INFORMATION SHOWN =

* * * * * * *

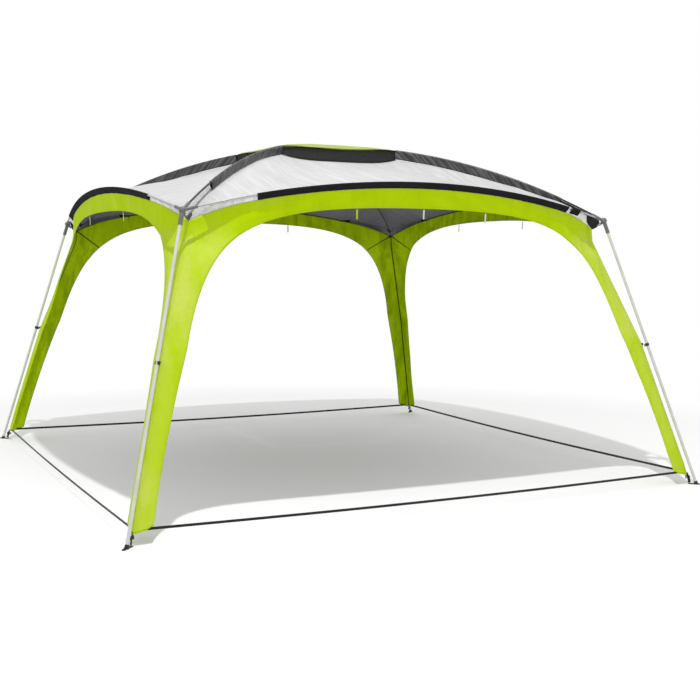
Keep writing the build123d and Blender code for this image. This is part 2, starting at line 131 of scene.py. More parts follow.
def turned(point, quarter):
    """The point turned about Z by whole quarter turns."""
    x, y = point.x, point.y
    for _ in range(quarter % 4):
        x, y = -y, x
    return Vector((x, y, point.z))


def ripple(point, stretch, seed):
    """Smooth noise from -1 to 1 that repeats the same on every run."""
    spot = Vector((point[0] * stretch[0], point[1] * stretch[1], point[2] * stretch[2]))
    return noise.noise(spot + Vector((seed * 7.3, seed * 3.1, seed * 5.7)))


def wrinkle(kind, point, part):
    """Height of one kind of wrinkle (its height, waves per metre, seed) on this part of the cloth."""
    height, waves, seed = kind
    return height * ripple(point, waves, seed + part)


class Cloth:
    """Grids of points that become one mesh, welded wherever two grids share a point.

    A grid is rows of (point, uv, seam, joint): uv is in metres, seam is the distance to a hem and
    joint is the distance to a seam inside the cloth.
    """

    def __init__(self):
        self.index = {}
        self.points, self.seams, self.joints = [], [], []
        self.faces, self.face_uvs = [], []

    def number(self, point, seam, joint):
        key = tuple(round(value, WELD_DIGITS) for value in point)
        if key not in self.index:
            self.index[key] = len(self.points)
            self.points.append(point)
            self.seams.append(seam)
            self.joints.append(joint)
        return self.index[key]

    def add(self, rows, closed=False):
        numbers = [[self.number(point, seam, joint) for point, _, seam, joint in row] for row in rows]
        count = len(rows[0])
        for r in range(len(rows) - 1):
            for c in range(count if closed else count - 1):
                d = (c + 1) % count
                cells = ((r, c), (r, d), (r + 1, d), (r + 1, c))
                self.faces.append([numbers[i][j] for i, j in cells])
                self.face_uvs += [rows[i][j][1] for i, j in cells]
        return self

    def mesh(self, name):
        mesh = bpy.data.meshes.new(name)
        mesh.from_pydata(self.points, [], self.faces)
        layer = mesh.uv_layers.new(name="cloth")
        layer.data.foreach_set("uv", [value for uv in self.face_uvs for value in uv])
        for attribute, values in (("seam", self.seams), ("joint", self.joints)):
            mesh.attributes.new(attribute, "FLOAT", "POINT").data.foreach_set("value", values)
        mesh.shade_smooth()
        return mesh


def new_object(name, data):
    obj = bpy.data.objects.new(name, data)
    bpy.context.scene.collection.objects.link(obj)
    return obj


def add_object(name, data, materials, body, nodes):
    """Makes an object with its materials, and ties it to the frame."""
    obj = new_object(name, data)
    for material in materials:
        data.materials.append(material)
    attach(obj, body)
    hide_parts(*nodes)
    return obj


def thicken(obj, thickness, inner_material, offset):
    """Gives a sheet its two faces. The inner one can have a material of its own."""
    solid = obj.modifiers.new("thickness", "SOLIDIFY")
    solid.thickness = thickness
    solid.offset = offset
    solid.use_even_offset = False
    solid.material_offset = inner_material
    solid.material_offset_rim = 0


def taut_sheet(name, mesh, materials, nodes, thickness, offset=0.0):
    """A stretched sheet of cloth. A second material is for its inner face."""
    obj = add_object(name, mesh, materials, "canopy", nodes)
    thicken(obj, thickness, len(materials) - 1, offset)


# -------- arches
class Arch:
    """A circular arch over a level chord, rising square to it."""

    def __init__(self, middle, along, rise_dir, half, rise):
        self.radius = (half ** 2 + rise ** 2) / (2 * rise)
        self.centre = middle + rise_dir * (rise - self.radius)
        self.along = along
        self.rise_dir = rise_dir
        self.side = along.cross(rise_dir)

    def point(self, along, radial=0.0, sideways=0.0):
        """A point this far out from the centre line and to its side."""
        up = sqrt(self.radius ** 2 - along ** 2)
        normal = (self.along * along + self.rise_dir * up) / self.radius
        return self.centre + normal * (self.radius + radial) + self.side * sideways


LEAN_DIR = Vector((0, -sin(SIDE_LEAN), cos(SIDE_LEAN)))
UPPER = Arch(Vector((0, 0, HUB_Z)), OUT, UP, HUB_OUT, PEAK_UPPER - HUB_Z)
LOWER = Arch(Vector((0, 0, HUB_Z)), OUT, UP, HUB_OUT, PEAK_LOWER - HUB_Z)
SIDE = Arch(Vector((0, -HUB, HUB_Z)), Vector((1, 0, 0)), LEAN_DIR, HUB, SIDE_RISE)


# -------- canopy outlines
def seam_at(height):
    """Half width of the canopy at a corner seam, at this height."""
    for (x0, z0), (x1, z1) in zip(CORNER_SEAM, CORNER_SEAM[1:]):
        if height <= z1:
            return mix(x0, x1, (height - z0) / (z1 - z0))
    return APEX


def curve_at(share):
    """(x, z) on the curved part of the arch edge: 0 at the leg, 1 at the middle of the side."""
    keep = 1 - share
    weights = (keep ** 3, 3 * keep ** 2 * share, 3 * keep * share ** 2, share ** 3)
    x = sum(w * p[0] for w, p in zip(weights, ARCH_CURVE))
    z = sum(w * p[1] for w, p in zip(weights, ARCH_CURVE))
    return x, z


def arch_edge(x, z):
    """The front arch edge's point for this (x, z)."""
    bulge = ARCH_BULGE * (1 - (x / ARCH_BULGE_REACH) ** 2) * ease(*BULGE_FADE, z)
    return Vector((x, -seam_at(z) - bulge, z))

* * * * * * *

Copy out exactly the lines running from the one with "hide_parts(*nodes)" to the one with "solid.material_offset_rim = 0", including both ends, and nothing more.

TASK RESULT =
    hide_parts(*nodes)
    return obj


def thicken(obj, thickness, inner_material, offset):
    """Gives a sheet its two faces. The inner one can have a material of its own."""
    solid = obj.modifiers.new("thickness", "SOLIDIFY")
    solid.thickness = thickness
    solid.offset = offset
    solid.use_even_offset = False
    solid.material_offset = inner_material
    solid.material_offset_rim = 0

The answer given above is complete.